Until now, Algerian leaders have been held hostage by the military, and had no power to define their foreign policy

Algerian President Tebboune wants to remove the Sahara file from the military

PHOTO/AFP - Algerian President Abdelmadjid Tebboune

Algerian President Abdelmadjid Tebboune has decided to create the Algerian Agency for International Cooperation (AACI) and has put a colonel who made his career in the secret services, Mohamed Chafik Mesbah, at its head. 

The presidential initiative has two aims, to take away control of foreign policy from the military and their spying services and to create conditions so that Western Sahara and the political and strategic crisis in the Maghreb region become the prerogative of the Presidency of the Republic. 

Since the beginning of the anti-colonialist war of independence, the foreign policy of the successive Algerian governments, the provisional government (GPRA) presided over by Ferhat Abbas until the country's independence in 1962, and the successive executives who have succeeded him, with the exception of the absolutist military regime led by Colonel Huari Bumedián between 1965 and 1979, the date of his death, has always been the exclusive prerogative of the National Liberation Army (ELN) and its institutional heir, the National Popular Army (ANP). The Ministers of Foreign Affairs and even the Department of Foreign Affairs of the single party National Liberation Front have limited themselves to executing orders from the Army and its intelligence services. 

The heads of Algerian diplomacy, ambassadors, and the heads of all state bodies whose tasks are linked to foreign policy, exports, contracts, the acquisition of equipment or representation in international organisations, in order to be appointed, must have a certificate of competence issued by the secret services, which is always in the hands of the military. 

This was the case until the end of the Bouteflika era. The new president, although elected by a Pyrrhic minority, has taken a surprising step by setting up the Agency, whose purpose is to design Algeria's political and diplomatic strategy. Until now, Algerian presidents have been held hostage by the military, and had no power to define their foreign policy, even though the Constitution grants them that and many other discretionary powers. 

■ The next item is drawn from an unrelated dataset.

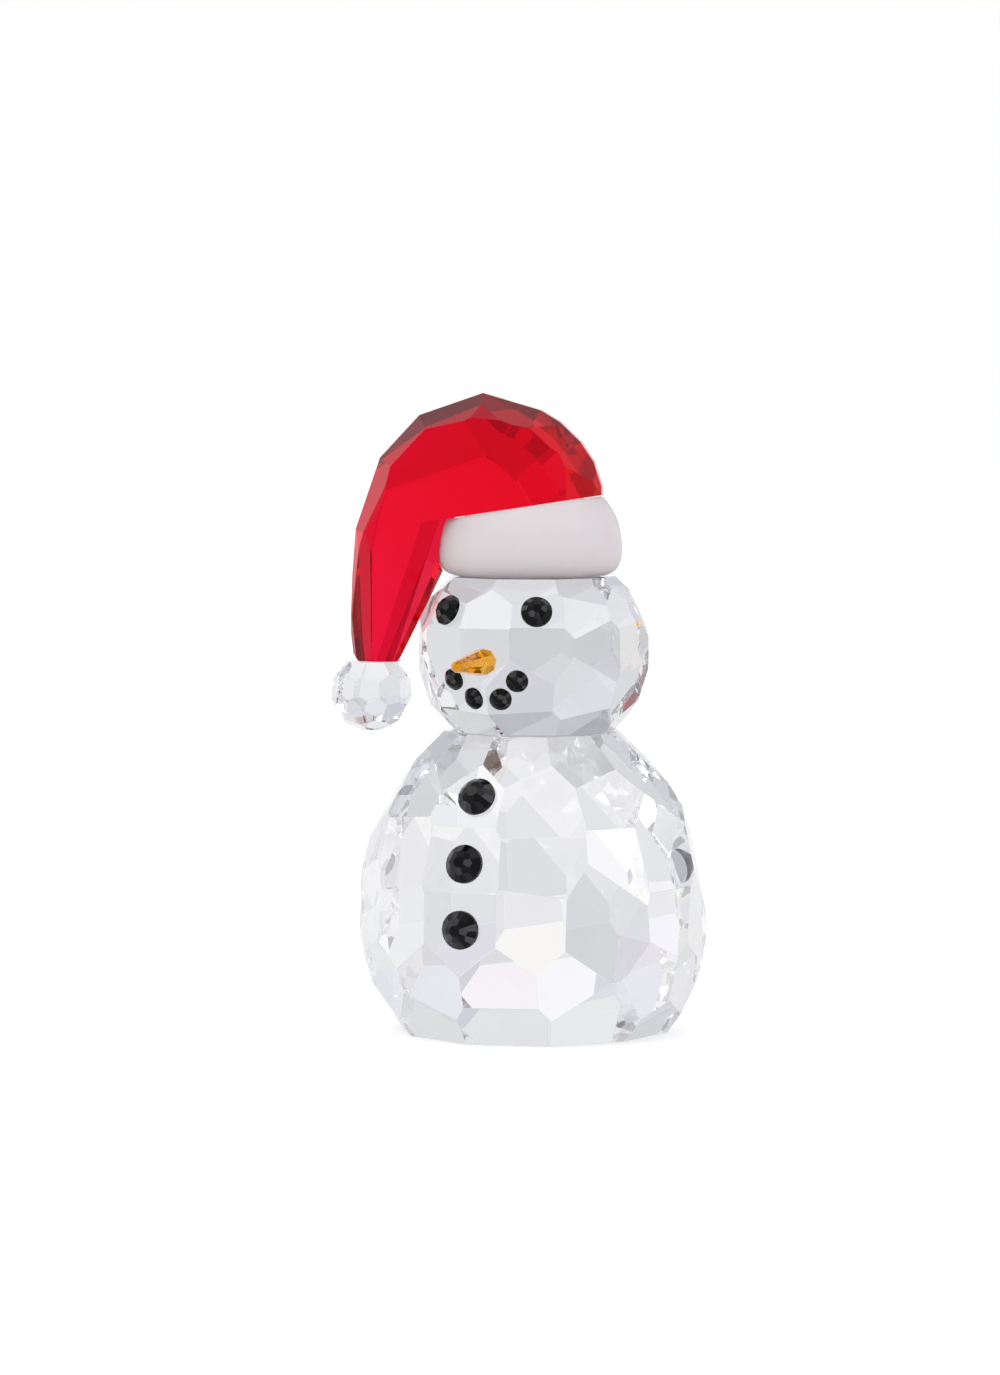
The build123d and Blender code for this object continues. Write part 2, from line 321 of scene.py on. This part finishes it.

One of Algeria's problems, which is linked to its foreign policy, is undoubtedly the conflict in the Sahara, in both its geopolitical and military aspects. In the strictly military area, which includes border defence, troop deployment and military interplay in the region, mainly between Algeria and Morocco, President Tebboune does not have the power to intervene, at least for the time being, despite being the supreme head of the armed forces and Minister of Defence. On the other hand, where he can and, it seems, is willing to do so, is on the political side of the conflict. 

One of the main tasks of the new institution, the AACI, will be to present the President of the Republic with a detailed political and strategic report on the conflict and its future scenarios. 

The fact that the head of the AACI is a former colonel of the secret services also has a double reading. Colonel Chafik Mesbah belongs to an elite group of new members of the Bumedian-era secret services: people with a solid university education, academic qualifications, knowledge of several languages, experts in economics, sociology and political science. This new elite class was recruited by Colonel Kasdi Merbah, who for 20 years following Independence in 1962 built the backbone of the secret services and later held various ministerial posts, even going so far as to preside over the government, before being assassinated in 1993 in Algiers by a falsely Islamist commando. 

Colonel Chafik Mesbah was also a bane in his repeated accusations against the regime that has ruled Algeria for twenty years, based on the alliance between Abdelaziz Bouteflika and General Tufik Medien, who succeeded Merbah as head of the secret services for 25 years. 

The fact that President Tebboune brings back Colonel Mesbah to head the foreign agency is because he knows, as analysed in Algiers, that he still has important links in the Algerian armed forces and in Algerian espionage, which is in the new president's interest in order to tackle a new international policy, including in the Arab-African geopolitical space, where Algeria has wasted three decades of accumulated capital, from 1955 to 1985. 

This new situation in Algeria coincides with the loss of prestige and reputation of the Polisario Front, as a movement of unique representation of the Saharawi population, mainly those who have taken refuge in the Tindouf camps, and the constitution of a new political movement which breaks the monopoly of the armed group. The Movement of Saharawis for Peace (MSP), which has elected Hach Ahmed as its Secretary General, aims to establish contacts with Algeria, Morocco, Mauritania, Spain, France and the United States, in addition to the international bodies involved in the conflict. The Algerian Agency for International Cooperation could be a gateway to the Algiers regime.